Question
What will be the highest officially-reported SWE-bench Pro score (percent) for Anthropic's most capable generally-available model, as of around the end of May 2027?
The forecast for Anthropic's highest officially-reported SWE-bench Pro score by the end of May 2027 is driven by two primary factors: the resolution of current export-control restrictions on its top-tier models, and the expected deceleration of benchmark gains as SWE-bench Pro approaches practical saturation.
Current Baseline and Trajectory As of June 18, 2026, Anthropic's top generally-available (GA) model is Claude Opus 4.8, which scores 69.2% on SWE-bench Pro anthropic.com. Anthropic's higher-tier Mythos-class model, Fable 5, achieved 80.3% at its June 9 launch vellum.aianthropic.com before being globally suspended on June 12 due to a US BIS export-control directive anthropic.comanthropic.com. Prior to this suspension, vendor-reported progress was extremely rapid: Opus 4.6 scored 53.4% in February, Opus 4.7 hit 64.3% in April, and Opus 4.8 reached 69.2% in May, before the tier-jump to Fable 5's 80.3%. Anthropic is heavily incentivized to maintain this momentum, backed by a massive $47B revenue run-rate and a $65B Series H compute-expansion round anthropic.com.
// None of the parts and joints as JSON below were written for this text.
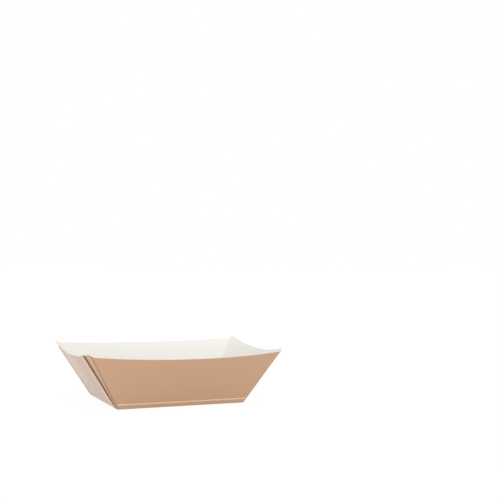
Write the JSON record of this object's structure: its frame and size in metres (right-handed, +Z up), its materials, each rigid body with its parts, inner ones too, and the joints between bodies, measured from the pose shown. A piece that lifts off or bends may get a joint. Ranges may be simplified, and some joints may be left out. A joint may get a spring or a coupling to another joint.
{
  "type": "paper food tray",
  "caption": "Folded paperboard food tray with flared, bowed side walls and glued double end walls, open at the top.",
  "frame": {"origin": "middle of the base, on its underside", "axes": "+X along the tray's length, +Y across it, +Z up out of its open mouth"},
  "size_m": [0.1678, 0.1212, 0.0454],
  "materials": {
    "board": "satin brown print outside, smooth white coating inside, pale cut edges"
  },
  "bodies": {
    "root": {"tray": "board"}
  },
  "joints": []
}
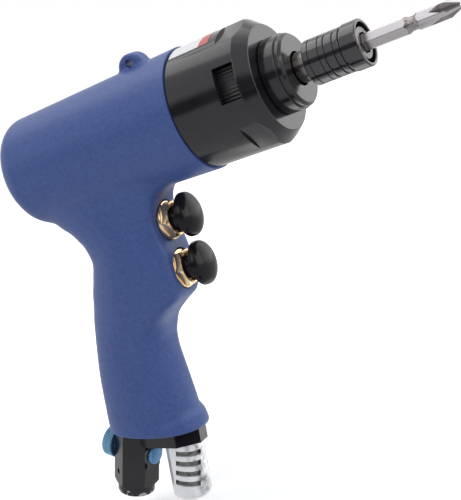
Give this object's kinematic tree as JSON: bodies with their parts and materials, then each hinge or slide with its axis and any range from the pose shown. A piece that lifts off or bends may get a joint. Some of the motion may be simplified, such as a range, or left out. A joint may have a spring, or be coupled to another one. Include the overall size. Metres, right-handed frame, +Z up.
{
  "type": "pneumatic screwdriver",
  "caption": "Pistol-grip air screwdriver with blue housing, black front casing, quick-change bit sleeve, push buttons, air inlet and muffler.",
  "frame": {"origin": "centre of the hanging eye on top of the barrel", "axes": "+X along the barrel axis towards the bit, +Z up through the hanging lug, handle towards -Z"},
  "size_m": [0.217, 0.05, 0.1818],
  "materials": {
    "blue_coating": "satin coated",
    "black_anodised": "gloss anodised",
    "black_steel": "gloss blackened",
    "bright_steel": "satin",
    "brass": "polished",
    "black_plastic": "gloss",
    "chrome": "bright plated",
    "pale_blue_anodised": "satin anodised",
    "spring_steel": "satin",
    "felt": "matt"
  },
  "bodies": {
    "housing": {"pistol_housing": "blue_coating", "front_casing": "black_anodised", "nose_cap": "black_anodised", "upper_valve_bush": "brass", "lower_valve_bush": "brass", "upper_valve_spring": "spring_steel", "lower_valve_spring": "spring_steel", "base_plate": "black_anodised", "base_screws": "bright_steel", "inlet_block": "black_anodised", "inlet_screen": "bright_steel", "muffler_shell": "chrome", "muffler_felt": "felt", "rear_end_plate": "bright_steel", "rear_bearing": "bright_steel", "motor_cylinder": "bright_steel", "front_end_plate": "bright_steel", "front_bearing": "bright_steel", "ring_gear": "bright_steel", "spindle_bearing": "bright_steel"},
    "rotor": {"rotor": "bright_steel", "rotor_vanes": "black_plastic"},
    "spindle": {"output_spindle": "bright_steel", "driver_bit": "bright_steel", "planet_carrier": "bright_steel", "clutch_balls": "bright_steel", "clutch_plate": "bright_steel", "spring_washer": "bright_steel", "clutch_spring": "spring_steel", "lock_balls": "bright_steel", "chuck_spring": "spring_steel", "chuck_clip": "black_steel"},
    "planet_1": {"planet_gear_1": "bright_steel"},
    "planet_2": {"planet_gear_2": "bright_steel"},
    "planet_3": {"planet_gear_3": "bright_steel"},
    "torque_ring": {"torque_ring": "black_steel"},
    "sleeve": {"chuck_sleeve": "black_steel"},
    "upper_button": {"upper_button": "black_plastic", "upper_valve_stem": "bright_steel"},
    "lower_button": {"lower_button": "black_plastic", "lower_valve_stem": "bright_steel"},
    "regulator": {"regulator_spool": "pale_blue_anodised", "retaining_clip": "black_steel"}
  },
  "joints": [
    {"name": "spindle_spin", "type": "hinge", "parent": "housing", "child": "spindle", "pos_m": [0.065, 0, -0.0261], "axis": [1, 0, 0], "continuous": true},
    {"name": "rotor_spin", "type": "hinge", "parent": "housing", "child": "rotor", "pos_m": [-0.028, 0, -0.0261], "axis": [1, 0, 0], "continuous": true},
    {"name": "planet_1_spin", "type": "hinge", "parent": "spindle", "child": "planet_1", "pos_m": [0.00325, 0, -0.03757], "axis": [1, 0, 0], "continuous": true},
    {"name": "planet_2_spin", "type": "hinge", "parent": "spindle", "child": "planet_2", "pos_m": [0.00325, 0.00994, -0.02036], "axis": [1, 0, 0], "continuous": true},
    {"name": "planet_3_spin", "type": "hinge", "parent": "spindle", "child": "planet_3", "pos_m": [0.00325, -0.00994, -0.02036], "axis": [1, 0, 0], "continuous": true},
    {"name": "torque_turn", "type": "hinge", "parent": "spindle", "child": "torque_ring", "pos_m": [0.0455, 0, -0.0261], "axis": [1, 0, 0], "range_deg": [-180, 180]},
    {"name": "sleeve_slide", "type": "slide", "parent": "spindle", "child": "sleeve", "axis": [1, 0, 0], "range_m": [0, 0.003], "stiffness_N_per_m": 600, "springref_m": -0.002, "deforming": ["chuck_spring"]},
    {"name": "upper_press", "type": "slide", "parent": "housing", "child": "upper_button", "axis": [-0.9998, 0, 0.0209], "range_m": [0, 0.003], "stiffness_N_per_m": 900, "springref_m": -0.002, "deforming": ["upper_valve_spring"]},
    {"name": "lower_press", "type": "slide", "parent": "housing", "child": "lower_button", "axis": [-0.9998, 0, 0.0209], "range_m": [0, 0.003], "stiffness_N_per_m": 900, "springref_m": -0.002, "deforming": ["lower_valve_spring"]},
    {"name": "regulator_turn", "type": "hinge", "parent": "housing", "child": "regulator", "pos_m": [-0.06997, 0, -0.15165], "axis": [0.8792, -0.2079, -0.4288], "range_deg": [-90, 90]}
  ],
  "couplings": [
    {"joint": "rotor_spin", "follows": "spindle_spin", "ratio": 4.5},
    {"joint": "planet_1_spin", "follows": "spindle_spin", "ratio": -2.8},
    {"joint": "planet_2_spin", "follows": "spindle_spin", "ratio": -2.8},
    {"joint": "planet_3_spin", "follows": "spindle_spin", "ratio": -2.8}
  ]
}
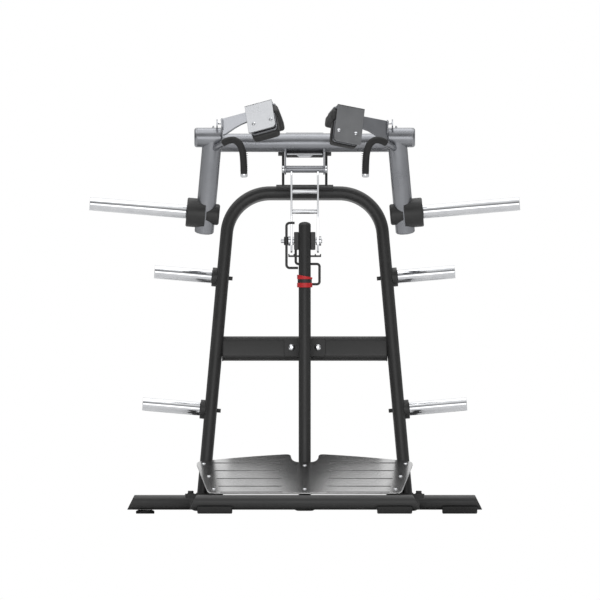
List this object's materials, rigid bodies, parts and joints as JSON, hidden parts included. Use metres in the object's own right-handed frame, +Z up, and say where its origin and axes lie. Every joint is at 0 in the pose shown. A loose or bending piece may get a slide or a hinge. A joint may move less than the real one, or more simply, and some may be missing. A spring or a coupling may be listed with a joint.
{
  "type": "plate-loaded standing squat machine",
  "caption": "Free-standing leverage squat machine: bent-tube frame, sloping foot plate, pivoted yoke with swivelling shoulder pads, weight horns and a lock-out prop.",
  "frame": {"origin": "on the floor, under the centre of the bounding box", "axes": "+Z up, +X to the right of someone who stands behind the foot plate and looks at the frame, -Y the user's side, +Y the rear"},
  "size_m": [1.629, 1.208, 1.5672],
  "materials": {
    "black_paint": "satin black powder coat",
    "grey_paint": "metallic grey powder coat",
    "pad_plate_grey": "light metallic grey powder coat",
    "chrome": "polished chrome plate",
    "footplate_metal": "satin bright metal with raised ridges",
    "rubber": "matt black",
    "upholstery": "grained black synthetic leather",
    "red_plastic": "red accent",
    "black_plastic": "black moulded cap"
  },
  "bodies": {
    "frame": {"front_floor_beam": "black_paint", "rear_floor_beam": "black_paint", "left_floor_rail": "black_paint", "right_floor_rail": "black_paint", "centre_floor_rail": "black_paint", "front_left_foot": "rubber", "front_right_foot": "rubber", "rear_right_foot": "rubber", "rear_left_levelling_foot": "rubber", "footplate": "footplate_metal", "left_footplate_wedge": "black_paint", "right_footplate_wedge": "black_paint", "main_arch": "black_paint", "crossbar": "black_paint", "post": "black_paint", "post_mounting_plate": "black_paint", "post_collar": "red_plastic", "post_wire_loop": "black_paint", "prop_cradle": "black_paint", "pivot_clevis": "black_paint", "pivot_axle": "chrome", "left_upper_storage_horn": "chrome", "left_upper_storage_flange": "black_plastic", "left_lower_storage_horn": "chrome", "left_lower_storage_flange": "black_plastic", "right_upper_storage_horn": "chrome", "right_upper_storage_flange": "black_plastic", "right_lower_storage_horn": "chrome", "right_lower_storage_flange": "black_plastic"},
    "prop": {"prop_arm": "chrome", "prop_axle": "chrome", "prop_handle": "black_paint"},
    "lever": {"lever_hub": "grey_paint", "yoke_beam": "grey_paint", "left_swivel_housing": "grey_paint", "left_swivel_cap": "grey_paint", "left_weight_arm": "grey_paint", "left_weight_arm_cap": "grey_paint", "left_weight_horn": "chrome", "left_outer_collar": "black_plastic", "left_inner_collar": "black_plastic", "left_handle": "rubber", "right_swivel_housing": "grey_paint", "right_swivel_cap": "grey_paint", "right_weight_arm": "grey_paint", "right_weight_arm_cap": "grey_paint", "right_weight_horn": "chrome", "right_outer_collar": "black_plastic", "right_inner_collar": "black_plastic", "right_handle": "rubber"},
    "left_pad": {"left_pad_bracket": "grey_paint", "left_pad_plate": "pad_plate_grey", "left_top_pad": "upholstery", "left_back_pad": "upholstery"},
    "right_pad": {"right_pad_bracket": "grey_paint", "right_pad_plate": "pad_plate_grey", "right_top_pad": "upholstery", "right_back_pad": "upholstery"},
    "left_pin": {"left_index_pin": "chrome"},
    "right_pin": {"right_index_pin": "chrome"}
  },
  "joints": [
    {"name": "lever_swing", "type": "hinge", "parent": "frame", "child": "lever", "pos_m": [0, 0.16, 1.395], "axis": [-1, 0, 0], "range_deg": [0, 25]},
    {"name": "prop_swing", "type": "hinge", "parent": "frame", "child": "prop", "pos_m": [0, -0.08, 1.031], "axis": [1, 0, 0], "range_deg": [0, 35]},
    {"name": "left_pad_swivel", "type": "hinge", "parent": "lever", "child": "left_pad", "pos_m": [0, -0.28, 1.422], "axis": [-1, 0, 0], "range_deg": [-38.5, 12.8]},
    {"name": "right_pad_swivel", "type": "hinge", "parent": "lever", "child": "right_pad", "pos_m": [0, -0.28, 1.422], "axis": [-1, 0, 0], "range_deg": [-12.8, 38.5]},
    {"name": "left_pin_pull", "type": "slide", "parent": "left_pad", "child": "left_pin", "axis": [1, 0, 0], "range_m": [0, 0.012], "stiffness_N_per_m": 800, "springref_m": -0.004},
    {"name": "right_pin_pull", "type": "slide", "parent": "right_pad", "child": "right_pin", "axis": [-1, 0, 0], "range_m": [0, 0.012], "stiffness_N_per_m": 800, "springref_m": -0.004}
  ]
}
The Impact of Export Controls The dominant uncertainty over the next 11.5 months is whether a Mythos-class model (either a restored Fable 5 or a compliant successor) will be generally available. Given the immense commercial pressures and the likelihood of negotiating compliance measures (such as rigorous KYC implementations), there is a high probability that Anthropic will resolve the suspension. If a Mythos-class model returns to GA status, the baseline score shifts immediately to at least 80.3% and climbs from there. The lower tail (p10 of 77.0, p25 of 82.33) accounts for downside scenarios where the export ban persists long-term, forcing reliance solely on the Opus line—which would realistically still climb into the high 70s or low 80s over the next year—or a scenario where a harder 'Pro v2' benchmark is introduced, resetting scores lower.
Benchmark Saturation and Diminishing Returns While the historical point-gain trajectory is steep (+27 points over four months), future progress is expected to decelerate. The related SWE-bench Verified dataset has already saturated around the 95% mark anthropic.com. Although SWE-bench Pro is deliberately harder and has more headroom labs.scale.com, the remaining unsolved tasks likely contain irreducible noise, logical flaws, or extreme complexities that will resist straightforward benchmark optimization. Applying a standard error-halving heuristic from Fable 5's roughly 20% error rate implies an achievable score in the high 80s to low 90s by mid-2027. Consequently, the median estimate sits at 88.17%, with the upper tail (p90 of 95.0%) representing near-complete saturation of the benchmark, practically capped by the limits of the dataset's remaining flawed tasks.